Billy Goat: Gwarimpa’s home is rocky. So when Sara, his wife, flirts with Harki, she crosses the marital borderline. Gwarimpa seeks revenge but also lacks proofs to support his claim. Initially, he has everything alleging his wife’s unfaithfulness but they soon slip away from him. His last hope is in Billy Goat’s tommy.

Gluttony:  This is one of pure gluttony cutting through misplaced religiosity. Not even Pastor Dogo’s sermons can stop the gluttony of these Waterside’s dwellers. When a whale suddenly appears at the shore, everybody hacks out more than his fill. However, their excesses soon catch up with them. This is a satirical swipe at our present society, with its hypocrisy and poverty combined.

The Las’ Foolscap: The more successful pieces of this collection are those written in our English creole. Their messages are direct and straight. Rashi’s husband kills his wife, Rashi.

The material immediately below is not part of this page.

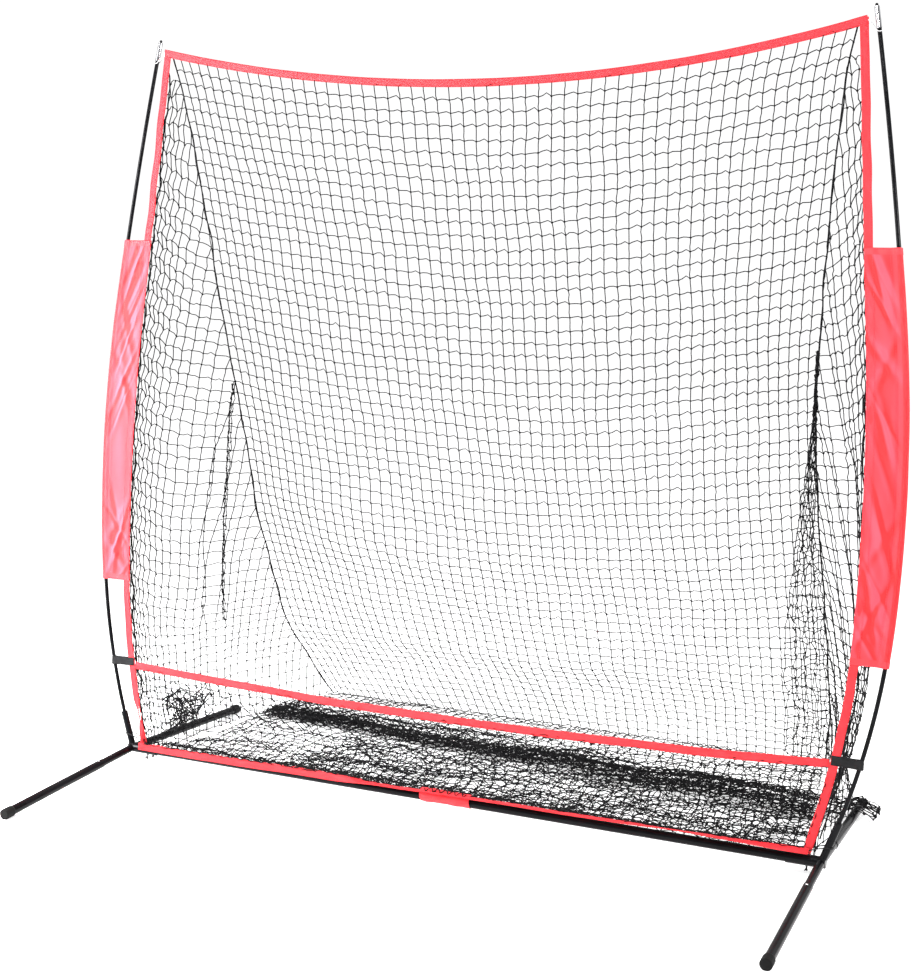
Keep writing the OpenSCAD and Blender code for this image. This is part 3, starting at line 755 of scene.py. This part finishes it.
def gather_right():
    """Slack columns that hang in close folds inside the right seam."""
    rng = np.random.default_rng(201)
    cols = 9
    z = np.arange(0.035, 1.30, PITCH)[:, None]
    t = np.linspace(0, 1, cols)[None]
    t = t + 0.045 * np.sin(2 * math.pi * 4 * t + 2.5 * wobble(0, z, 202, low=0.6, high=1.6))
    wide = 0.003 + 0.108 * (1 - smooth(z, 0.35, 1.24))
    sx, sy = seam_at(z)
    zig = (np.arange(cols) % 2 * 2 - 1)[None]
    size = (len(z), cols)
    x = sx + 0.001 - wide * t + rng.normal(0, 0.0008, size) * (1 + 32 * wide)
    y = sy - 0.006 - 0.035 * t * wide / 0.11 + zig * (0.002 + 0.08 * wide)
    y = y + rng.normal(0, 0.001, size) * (1 + 30 * wide)
    z = z + 0.010 * wobble(t * 3, z * 2, 203, low=1, high=3) + rng.normal(0, 0.004, size)
    return np.stack([x, y + BAR_Y, z], -1)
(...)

In prison, his medium of closure is the foolscap sheets. With it, he hopes his children absolve him for killing their mother as he states the reasons for his action. The ultimate fear is primarily not the murder that has been committed as it is with the shortage of foolscap sheets.

A History of Human Servitude: After 30 unfruitful years of John Jeff’s servitude, nobody will know how he comes to own a BMW new series. And he never steals it, he owns it. If not anything, decades of servitude teach him how to own a BMW without paying for it.

Urban Architecture: Fate gets upturned and he becomes a toilet-roll supplier to a government hospital. The more the shits, the more he gets to supply and the better for his housing project. In building his exquisite house, he buys his discomforts too. Money and (dis)comfort; shits and money.


Read this collection if you can, there are a lot more going on in it.